**Given problem**. Output every record word for word.

Data items
###
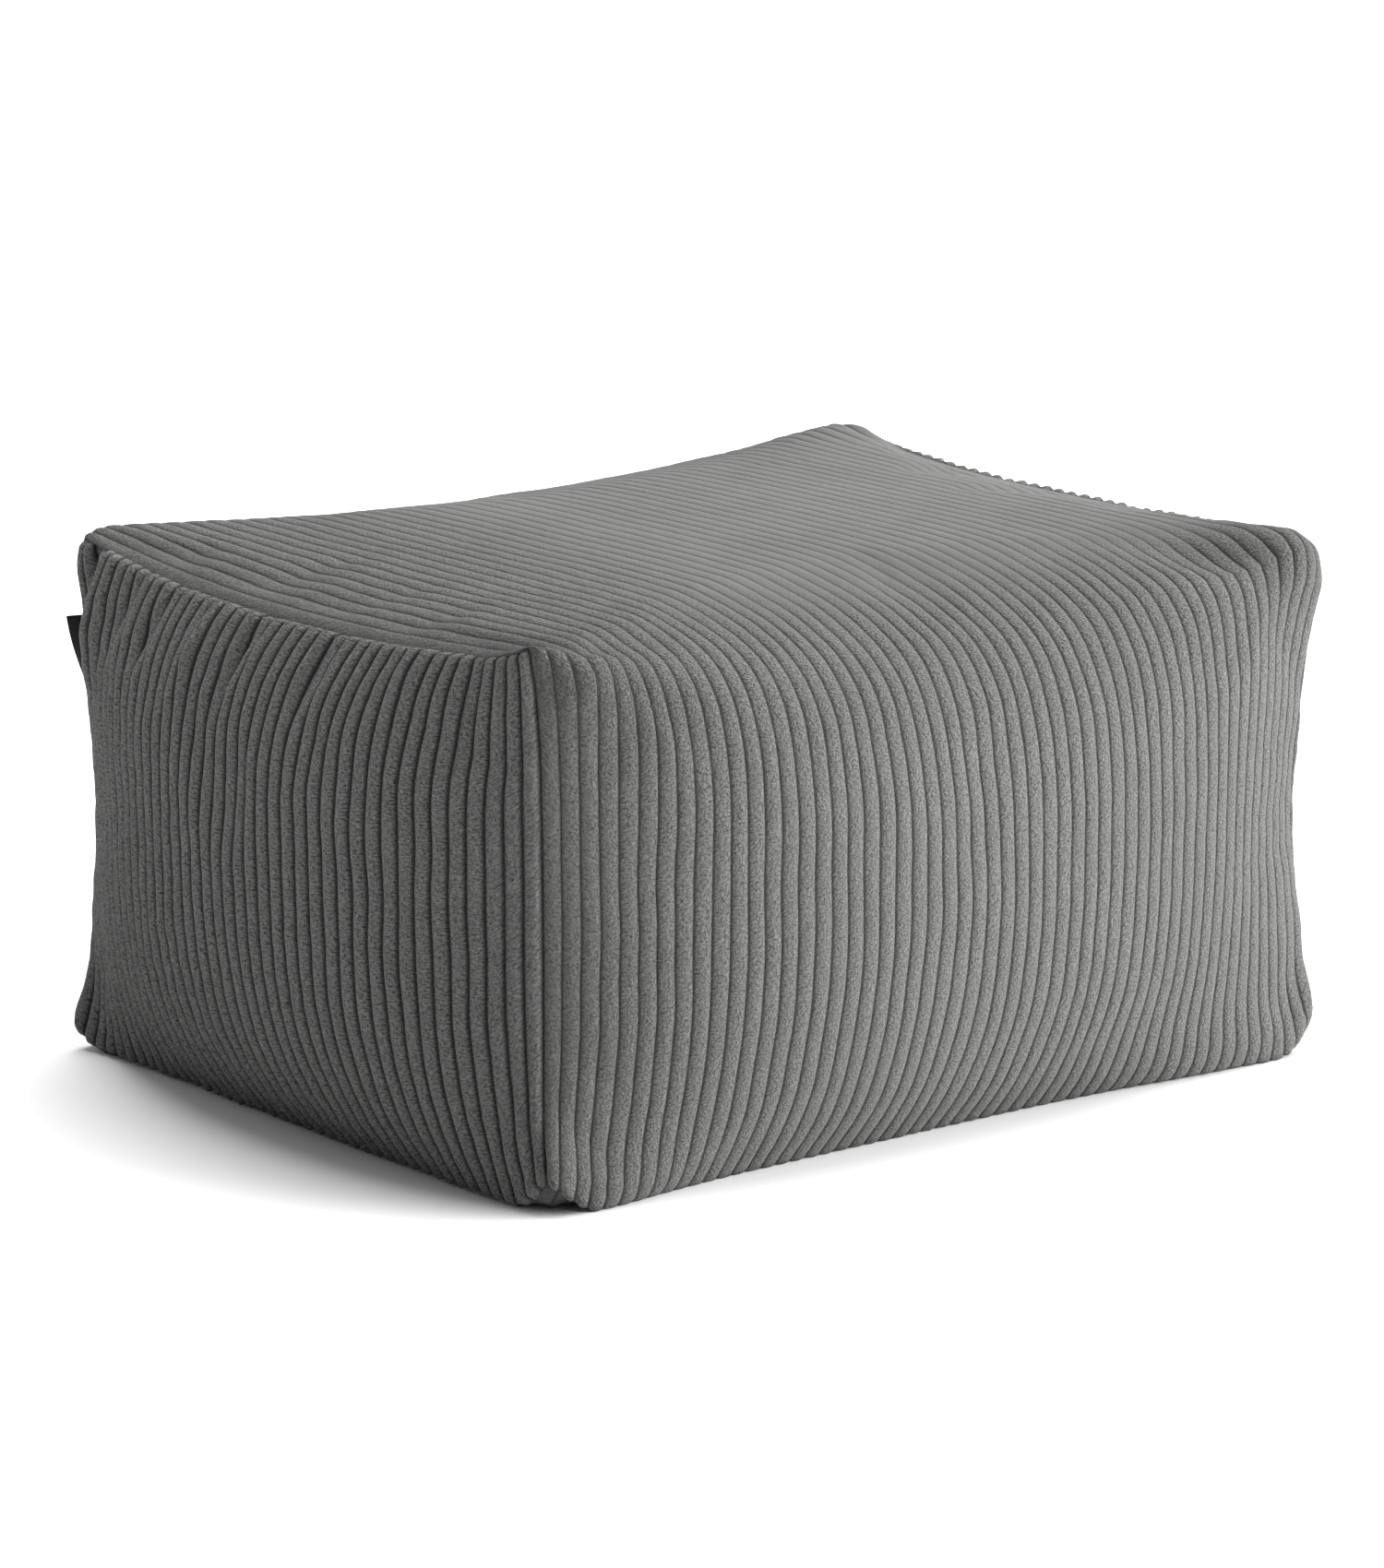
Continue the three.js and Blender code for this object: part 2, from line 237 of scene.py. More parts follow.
# Creases and hollows, listed one by one. Places are millimetres on the flat cloth: across from the middle
# of the panel, and up from its lowest edge (on the main band, up the front, over the top, down the back).
creases = {
    "mainBand": [
        {"across": 238, "up": 386, "turn": -35, "length": 58, "width": 28, "depth": -7.5},
        {"across": 288, "up": 372, "turn": -30, "length": 40, "width": 16, "depth": 4},
        {"across": -284, "up": 338, "turn": 52, "length": 34, "width": 11, "depth": 4},
        {"across": -262, "up": 372, "turn": 40, "length": 40, "width": 16, "depth": -3},
        {"across": 306, "up": 92, "turn": 0, "length": 40, "width": 30, "depth": 4},
        {"across": 232, "up": 14, "turn": 90, "length": 90, "width": 22, "depth": 8},
        {"across": -262, "up": 14, "turn": 90, "length": 60, "width": 22, "depth": 9},
    ],
    "leftEndPanel": [
        {"across": 230, "up": 318, "turn": -10, "length": 40, "width": 8, "depth": -16},
        {"across": 205, "up": 298, "turn": -8, "length": 44, "width": 13, "depth": 9},
        {"across": 164, "up": 316, "turn": -18, "length": 30, "width": 8, "depth": -4},
        {"across": 120, "up": 318, "turn": -18, "length": 30, "width": 9, "depth": -5.5},
        {"across": 60, "up": 316, "turn": -14, "length": 28, "width": 9, "depth": 5},
        {"across": 12, "up": 320, "turn": -12, "length": 30, "width": 8, "depth": -6},
        {"across": -70, "up": 324, "turn": -4, "length": 28, "width": 8, "depth": -5},
        {"across": -150, "up": 328, "turn": 0, "length": 26, "width": 8, "depth": 3},
        {"across": -206, "up": 318, "turn": 4, "length": 30, "width": 9, "depth": -4},
        {"across": 218, "up": 60, "turn": -14, "length": 40, "width": 14, "depth": -3},
    ],
    "rightEndPanel": [
        {"across": -208, "up": 300, "turn": -8, "length": 34, "width": 9, "depth": -6},
        {"across": 212, "up": 296, "turn": 8, "length": 34, "width": 9, "depth": -6},
        {"across": 70, "up": 322, "turn": 10, "length": 24, "width": 9, "depth": -3},
        {"across": -60, "up": 324, "turn": -6, "length": 24, "width": 8, "depth": -2.5},
    ],
}


def creaseDepth(panel, across, up):
    depth = np.zeros(np.broadcast(across, up).shape)
    for crease in creases[panel]:
        turn = math.radians(crease["turn"])
        side, rise = across - crease["across"], up - crease["up"]
        alongIt = (rise * math.cos(turn) + side * math.sin(turn)) / crease["length"]
        acrossIt = (side * math.cos(turn) - rise * math.sin(turn)) / crease["width"]
        depth += crease["depth"] * np.exp(-(alongIt**2) - acrossIt**2)
    return depth


def ripple(across, up, shortest, longest, seed, count=14):
    # soft unevenness between about -1 and 1: a few waves of different length and direction
    dice = np.random.default_rng(seed)
    total = np.zeros(np.broadcast(across, up).shape)
    for _ in range(count):
        length = math.exp(dice.uniform(math.log(shortest), math.log(longest)))
        heading, phase = dice.uniform(0, math.pi), dice.uniform(0, 2 * math.pi)
        run = across * math.cos(heading) + up * math.sin(heading)
        total += np.sin(2 * math.pi * run / length + phase)
    return total / math.sqrt(count)


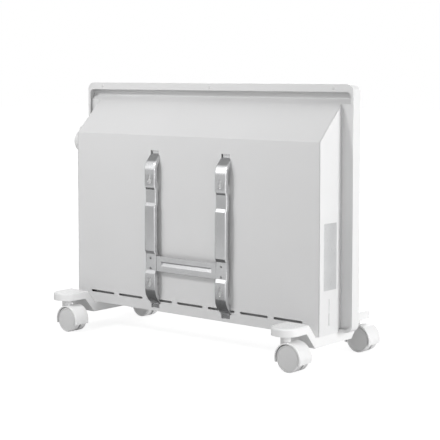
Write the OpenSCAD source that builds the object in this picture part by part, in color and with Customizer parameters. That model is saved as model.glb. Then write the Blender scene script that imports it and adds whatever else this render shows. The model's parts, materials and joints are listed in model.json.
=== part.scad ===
// Electric convector heater on two castor feet, with its wall bracket on the back.
// X runs across the heater, the front faces -Y, the back plate faces +Y, and Z is up from the floor.

/* [Front panel] */
// Width of the front panel
panel_w = 596; // [500:1:900]
// Height of the front panel
panel_h = 398; // [380:1:480]
// Depth of the front panel from its face to its rear rim
panel_d = 24; // [20:0.5:40]
// Corner radius of the front panel
corner_r = 13; // [9:0.5:24]
// Radius along the front edges of the front panel
edge_r = 6; // [2:0.5:8]
// Width of the rim that turns in behind the sides and the bottom
rim_w = 5; // [4:0.5:8]
// Height of the lip that turns down behind the top
lip_h = 12.4; // [10:0.2:18]
// Thickness of the painted sheet steel
sheet_t = 1.2; // [0.8:0.1:1.6]

/* [Case] */
// How far the front panel stands out past the case on each side
overhang = 25.5; // [22:0.5:40]
// Depth of the case behind its side flanges
case_d = 59; // [54:1:80]
// Distance from the top of the front panel down to the top of the side panels
slope_drop = 31.3; // [26:0.1:40]
// How far the middle of the heater lies behind the middle of the feet
body_shift = 3.5; // [0:0.5:8]
// How far the side flanges lie inside the rim of the front panel
flange_in = 6; // [4:0.5:9]
// How far the sloping top carries on above the side flanges
slope_run = 8; // [4:0.5:9]
// Depth of the flange along the bottom of the back plate
foot_flange = 15; // [12:1:24]

/* [Air slots] */
// Number of slots along the bottom of the back plate
slot_n = 7; // [3:1:12]
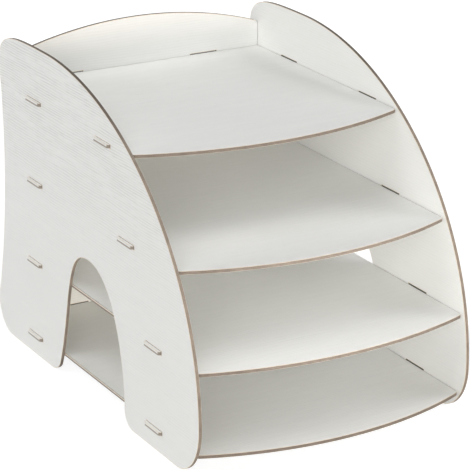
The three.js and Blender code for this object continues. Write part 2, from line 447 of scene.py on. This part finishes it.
###
**Answer to this exercise**.
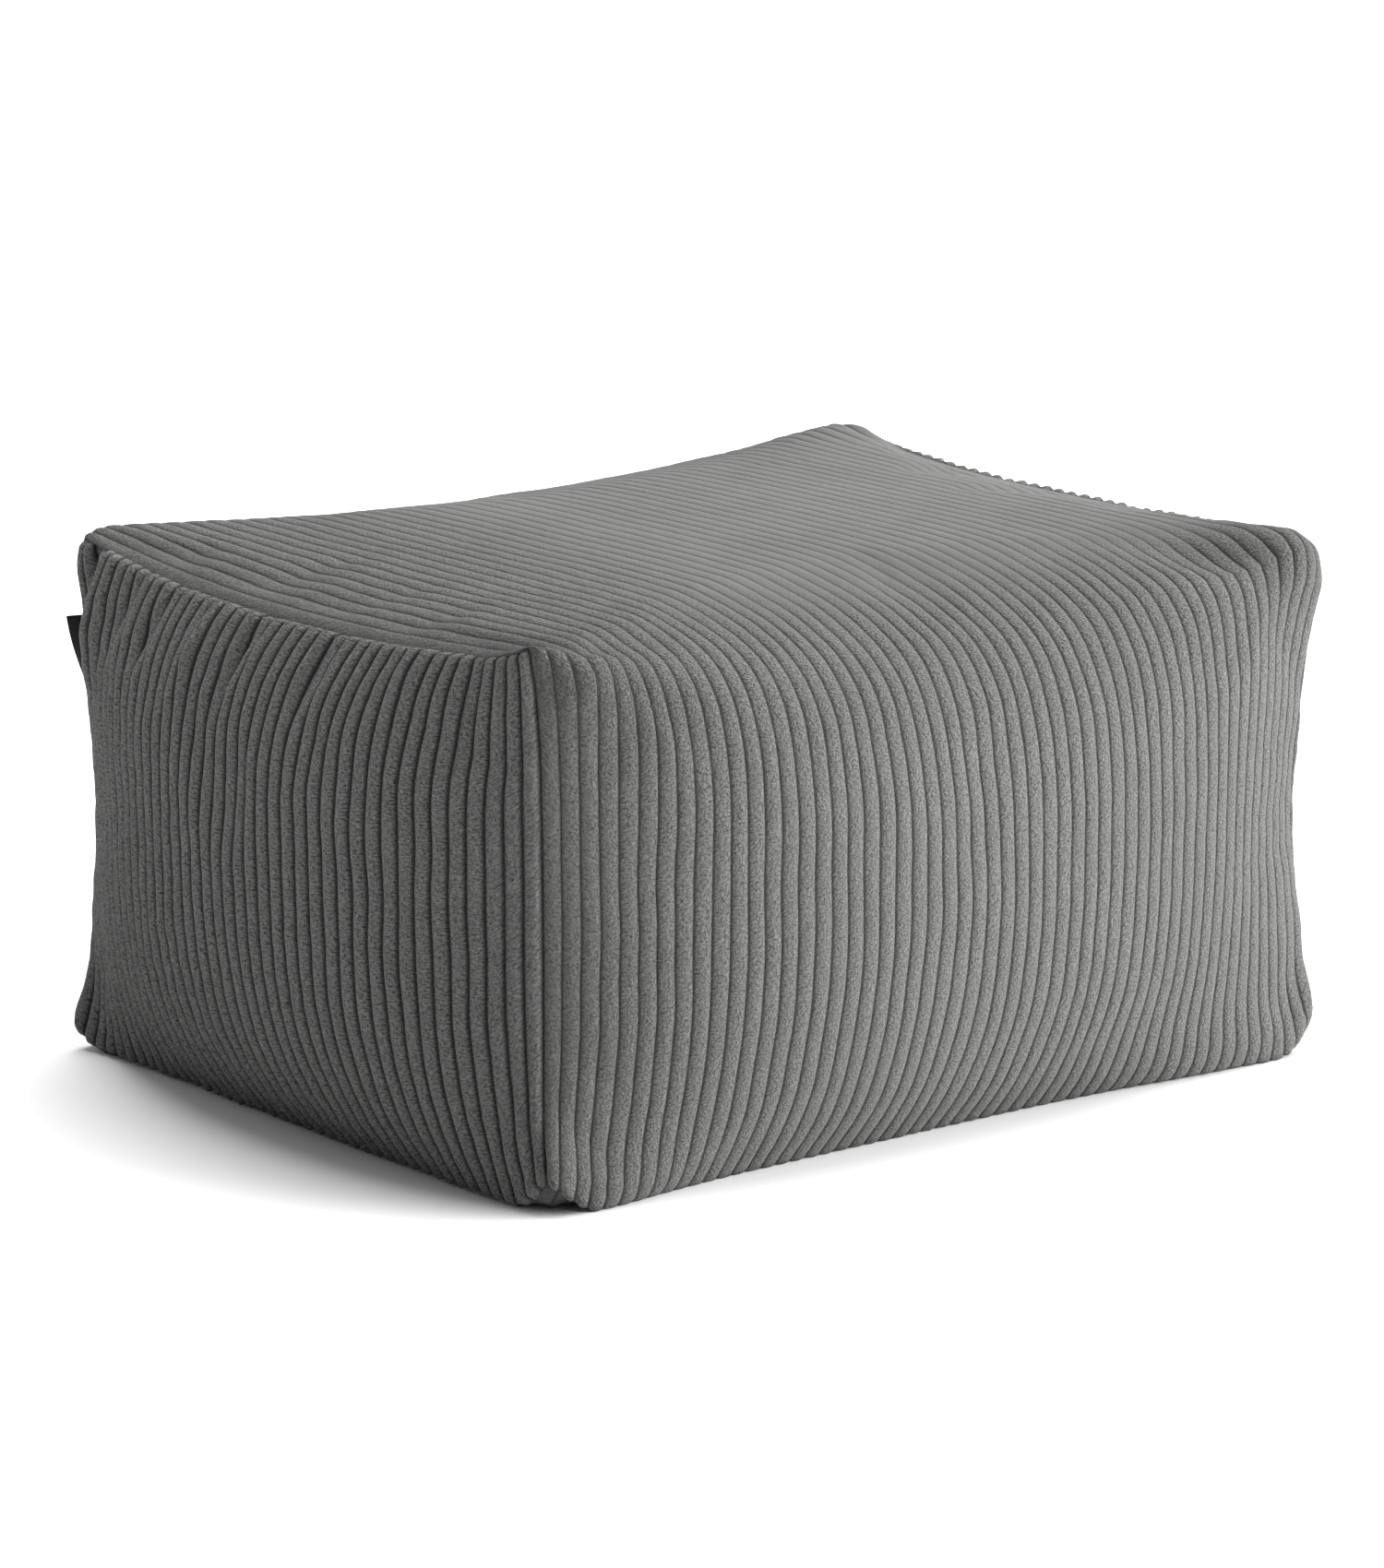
Continue the three.js and Blender code for this object: part 2, from line 237 of scene.py. More parts follow.
# Creases and hollows, listed one by one. Places are millimetres on the flat cloth: across from the middle
# of the panel, and up from its lowest edge (on the main band, up the front, over the top, down the back).
creases = {
    "mainBand": [
        {"across": 238, "up": 386, "turn": -35, "length": 58, "width": 28, "depth": -7.5},
        {"across": 288, "up": 372, "turn": -30, "length": 40, "width": 16, "depth": 4},
        {"across": -284, "up": 338, "turn": 52, "length": 34, "width": 11, "depth": 4},
        {"across": -262, "up": 372, "turn": 40, "length": 40, "width": 16, "depth": -3},
        {"across": 306, "up": 92, "turn": 0, "length": 40, "width": 30, "depth": 4},
        {"across": 232, "up": 14, "turn": 90, "length": 90, "width": 22, "depth": 8},
        {"across": -262, "up": 14, "turn": 90, "length": 60, "width": 22, "depth": 9},
    ],
    "leftEndPanel": [
        {"across": 230, "up": 318, "turn": -10, "length": 40, "width": 8, "depth": -16},
        {"across": 205, "up": 298, "turn": -8, "length": 44, "width": 13, "depth": 9},
        {"across": 164, "up": 316, "turn": -18, "length": 30, "width": 8, "depth": -4},
        {"across": 120, "up": 318, "turn": -18, "length": 30, "width": 9, "depth": -5.5},
        {"across": 60, "up": 316, "turn": -14, "length": 28, "width": 9, "depth": 5},
        {"across": 12, "up": 320, "turn": -12, "length": 30, "width": 8, "depth": -6},
        {"across": -70, "up": 324, "turn": -4, "length": 28, "width": 8, "depth": -5},
        {"across": -150, "up": 328, "turn": 0, "length": 26, "width": 8, "depth": 3},
        {"across": -206, "up": 318, "turn": 4, "length": 30, "width": 9, "depth": -4},
        {"across": 218, "up": 60, "turn": -14, "length": 40, "width": 14, "depth": -3},
    ],
    "rightEndPanel": [
        {"across": -208, "up": 300, "turn": -8, "length": 34, "width": 9, "depth": -6},
        {"across": 212, "up": 296, "turn": 8, "length": 34, "width": 9, "depth": -6},
        {"across": 70, "up": 322, "turn": 10, "length": 24, "width": 9, "depth": -3},
        {"across": -60, "up": 324, "turn": -6, "length": 24, "width": 8, "depth": -2.5},
    ],
}


def creaseDepth(panel, across, up):
    depth = np.zeros(np.broadcast(across, up).shape)
    for crease in creases[panel]:
        turn = math.radians(crease["turn"])
        side, rise = across - crease["across"], up - crease["up"]
        alongIt = (rise * math.cos(turn) + side * math.sin(turn)) / crease["length"]
        acrossIt = (side * math.cos(turn) - rise * math.sin(turn)) / crease["width"]
        depth += crease["depth"] * np.exp(-(alongIt**2) - acrossIt**2)
    return depth


def ripple(across, up, shortest, longest, seed, count=14):
    # soft unevenness between about -1 and 1: a few waves of different length and direction
    dice = np.random.default_rng(seed)
    total = np.zeros(np.broadcast(across, up).shape)
    for _ in range(count):
        length = math.exp(dice.uniform(math.log(shortest), math.log(longest)))
        heading, phase = dice.uniform(0, math.pi), dice.uniform(0, 2 * math.pi)
        run = across * math.cos(heading) + up * math.sin(heading)
        total += np.sin(2 * math.pi * run / length + phase)
    return total / math.sqrt(count)


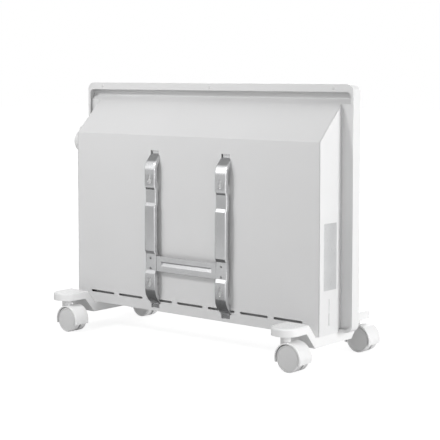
Write the OpenSCAD source that builds the object in this picture part by part, in color and with Customizer parameters. That model is saved as model.glb. Then write the Blender scene script that imports it and adds whatever else this render shows. The model's parts, materials and joints are listed in model.json.
=== part.scad ===
// Electric convector heater on two castor feet, with its wall bracket on the back.
// X runs across the heater, the front faces -Y, the back plate faces +Y, and Z is up from the floor.

/* [Front panel] */
// Width of the front panel
panel_w = 596; // [500:1:900]
// Height of the front panel
panel_h = 398; // [380:1:480]
// Depth of the front panel from its face to its rear rim
panel_d = 24; // [20:0.5:40]
// Corner radius of the front panel
corner_r = 13; // [9:0.5:24]
// Radius along the front edges of the front panel
edge_r = 6; // [2:0.5:8]
// Width of the rim that turns in behind the sides and the bottom
rim_w = 5; // [4:0.5:8]
// Height of the lip that turns down behind the top
lip_h = 12.4; // [10:0.2:18]
// Thickness of the painted sheet steel
sheet_t = 1.2; // [0.8:0.1:1.6]

/* [Case] */
// How far the front panel stands out past the case on each side
overhang = 25.5; // [22:0.5:40]
// Depth of the case behind its side flanges
case_d = 59; // [54:1:80]
// Distance from the top of the front panel down to the top of the side panels
slope_drop = 31.3; // [26:0.1:40]
// How far the middle of the heater lies behind the middle of the feet
body_shift = 3.5; // [0:0.5:8]
// How far the side flanges lie inside the rim of the front panel
flange_in = 6; // [4:0.5:9]
// How far the sloping top carries on above the side flanges
slope_run = 8; // [4:0.5:9]
// Depth of the flange along the bottom of the back plate
foot_flange = 15; // [12:1:24]

/* [Air slots] */
// Number of slots along the bottom of the back plate
slot_n = 7; // [3:1:12]
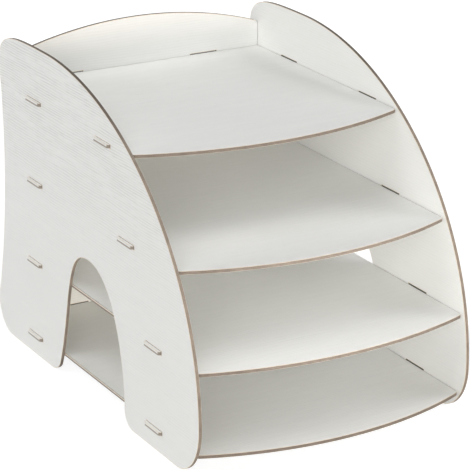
The three.js and Blender code for this object continues. Write part 2, from line 447 of scene.py on. This part finishes it.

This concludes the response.